Can keywords contain punctuation?

1) Ignored symbols. AdWords ignores most of the punctuation, and keywords containing dashes and periods are treated as identical. Therefore the "space" will serve for both terms, with and without the dashes/periods. Learn more.

2) Valid symbols. These are accent marks and ampersands. Café and cafe for example are considered as different keywords and will trigger the ads separately.

3) Invalid symbols. Keywords that contain the following symbols won't be accepted and may cause an error message: ! = ? @ % ^ *; ~ `, \ (){} <> |

How does Google handle the apostrophe?

Google insist that punctuation including apostrophes are treated the same as spaces, but we have performed detailed tests with the following results.

CTR - Keywords with an apostrophe have an average CTR three times higher than those with a space.
Quality Score - Keywords with an apostrophe have higher Quality Scores (6-7+) than those with a space (4-6).
Duplicates - A couple of keywords are flagged as duplicate keywords. But the vast majority of them behave as distinctive keywords, with unique Quality Scores, competitive landscapes and ad rankings.

It will be interesting to analyse the keywords trends and performances on a longer time range. But for now, it seems that the apostrophe is no longer automatically stripped out as it is with other punctuation. The apostrophes do matter in AdWords keywords and can have an effect on impressions, CPCs and conversion rates.

How can I improve my campaign performance?
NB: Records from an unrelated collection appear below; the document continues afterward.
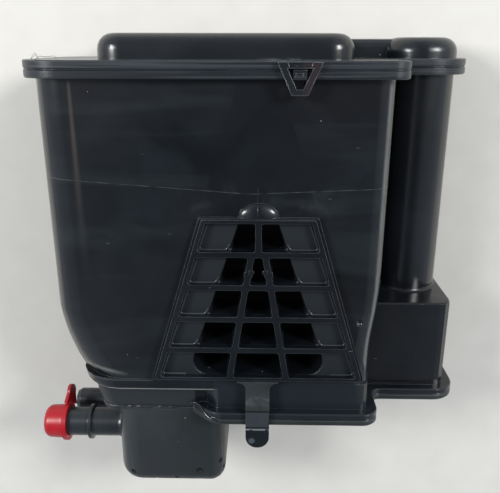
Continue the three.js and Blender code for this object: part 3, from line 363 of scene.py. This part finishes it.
# a painted highlight gleams along the slanting crease at the skirt
over_crease = put(tree, "Math", {0: across, 1: 0.2, 2: up}, operation="MULTIPLY_ADD")
gleam = meet(
    tree, near(tree, over_crease, -158.8, 1.5, 0.2), past(tree, across, -64, -74),
    past(tree, across, -90, -80),
)
lay_over(shell_nylon, gleam, "6E726C", strength=0.7, rough=0.4)

# two tool lines bound the band above the skirt: the upper one is painted as a thin highlight line, and the
# lower one's rounded rim has a broken painted highlight
rim_y = -153.9
tool_line_y = -149.0
left = meet(tree, past(tree, across, -19.9, -20.1), in_front)
rim = meet(tree, near(tree, up, rim_y, 0.55, 0.2), left, patchy(tree, place, 14.3, 0.2, 0.5))
lay_over(shell_nylon, rim, "7C807C", strength=0.8, rough=0.4)
tool_line = meet(tree, near(tree, up, tool_line_y, 0.26, 0.1), left, past(tree, across, -51, -54))
lay_over(shell_nylon, tool_line, "565B5E", strength=0.5, rough=0.4)

# the skirt below the band is greyer and duller, and the front of the chamber's foot is a little paler
skirt = meet(tree, past(tree, up, -154, -158), past(tree, across, -31.9, -32.1))
lay_over(shell_nylon, skirt, "2E3236", strength=0.6, rough=0.42)
foot = meet(
    tree, past(tree, up, -146.4, -147.2), past(tree, across, -22.1, -21.9), past(tree, forward, 59.9, 60.1)
)
lay_over(shell_nylon, foot, "1E2429", strength=0.7, rough=0.25)
housing = moulding("housing", "housing_shell", "canister", shell_nylon)

# ---- Parting line on the housing ----
# Where the tool's halves meet, the moulding has a fine raised line of the same nylon.
# It runs down over the hump above the bracket.

hump_line_x = -0.4
hump_line_top = -50.5


def front_of(piece, x, y):
    """The place on the front of a piece at (x, y)."""
    return piece.ray_cast(at(x, y, 120), Vector((0, 0, -1)))[1]


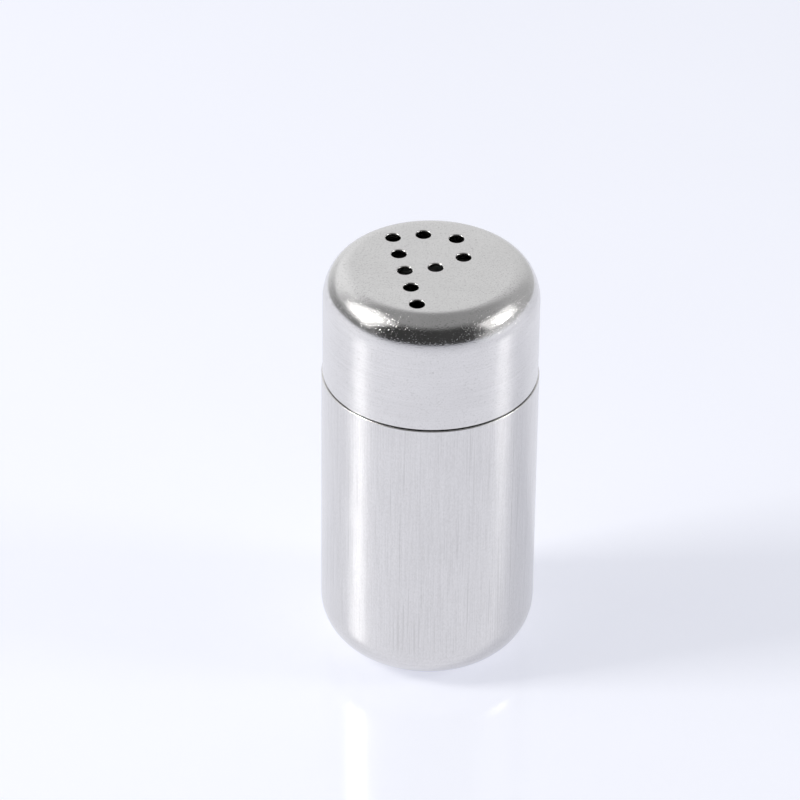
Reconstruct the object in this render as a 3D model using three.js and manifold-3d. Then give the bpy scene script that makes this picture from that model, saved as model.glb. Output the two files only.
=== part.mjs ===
// A pepper shaker in stainless steel, for the table. A deep-drawn can holds the pepper. A neck sleeve is
// pressed into the can's mouth and stands up out of it. A drawn cap with nine sprinkling holes, lined with a
// moulded plastic sleeve, pushes on over that neck until its skirt almost meets the can's rim.
//
// Millimetres, +Z up, the origin at the centre of the base, on the table. The letter that the holes make
// reads upright with +Y away from the reader.

import * as THREE from "three";
import { mergeVertices } from "three/addons/utils/BufferGeometryUtils.js";
import Module from "manifold-3d";

const wasm = await Module();
wasm.setup();

// ---- Driving sizes ----------------------------------------------------------------------------------------

const sheet = 0.5; // steel of the can and the cap
const pressGap = 0.05; // between two pieces that are pressed together

// The can
const canRadius = 20;
const canHeight = 58.75; // table to rim
const canCorner = 9.2; // outside radius between wall and base
const footWidth = 1.2; // the flat ring that the can stands on
const panelRise = 1; // how far the middle of the base is pressed up
const panelRamp = 2.4; // how far in the slope up to that panel takes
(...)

  • Play it safe and be detail-minded. Submit the keywords in all variations, with/without the apostrophe, and bid on these variations separately, especially when using the exact or phrase match targeting options.
  • The apostrophes should be included for any plural variations, whether or not these are followed by the letter "s", say "Tom s widgets", "Tom's widgets" and "Toms widgets".
  • The same applies to keywords that are used in the middle of a word or as part of a name.
  • If you're running a campaign on Bing, submit all variations as well. Otherwise, your ad won't show for searches with an apostrophe.
  • If you're running a campaign on Yahoo, the primary keyword will be matched to common misspellings, plural forms and multiple variations.
  • Identify any duplicate keywords and keep the ones with the highest Quality Scores and conversion rates, once you've got enough data to support your decision. This will make the overall campaign more effective, affordable and manageable.
  • That's my final word on punctuation...for now!